Support for “Internet for All” exists across a variety of relevant groups. Trump voters support the policy—43 percent in favor to 28 opposed. Nonvoters support the policy at a rate of 45 percent in favor to only 13 opposed. Working-class (non-college) whites, the voters Democrats have struggled with in 2016, support the policy 54 percent in support to 15 percent, as do working-class people of color (48 percent in support, 15 percent opposed). A whopping 77 percent of college-educated people of color support the policy.

The policy has strong support across geographic regions, with majorities of voters living in urban, suburban, and rural areas all reporting support for the proposal. Public Internet service is more popular in rural areas than urban or suburban ones—a rarity for progressive policies. The public option for the Internet has net support of 44 percent (56 percent in support, 11 percent opposed) among rural voters, 36 percent net support among suburban voters, and 41 percent net support among urban voters.

Implementing a public option for the Internet isn’t an absurdly daunting challenge, either. The Electric Power Board in Chattanooga started building a fiber-optics network for the city almost a decade ago. It was providing 1 Gbps service to 60,000 homes and 4,500 businesses by 2015, at only $70 per month. Wilson, North Carolina, offers Gigabit Internet access as well as phone and cable service to its residents.

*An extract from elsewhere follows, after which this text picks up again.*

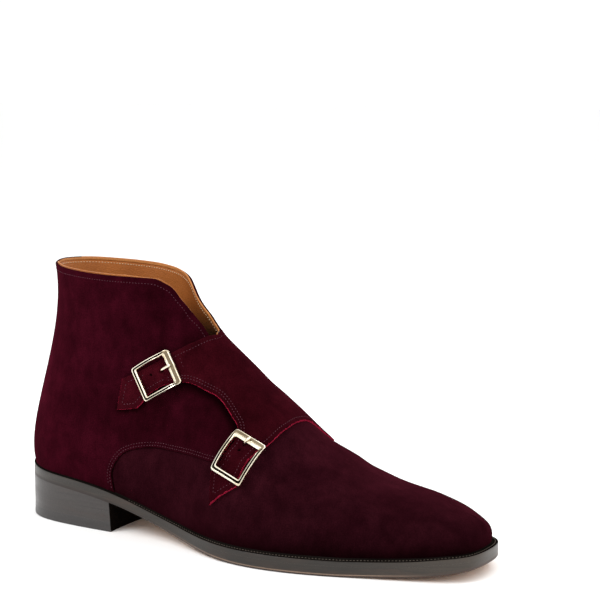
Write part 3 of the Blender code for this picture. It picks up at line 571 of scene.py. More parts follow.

But unfortunately, innovative cities like these often can’t expand their service. Some states have laws that prevent cities from providing Internet access outside their borders, and courts have upheld those bans, stating that federal laws don’t preempt these restrictive state policies. Reforming state and federal law and offering service at the state, county, or municipal level are practical, workable ideas. Our data provide no reason to believe that Internet for All will be anything other than a political winner for progressive candidates in every part of the country. It should be part of the emerging progressive agenda.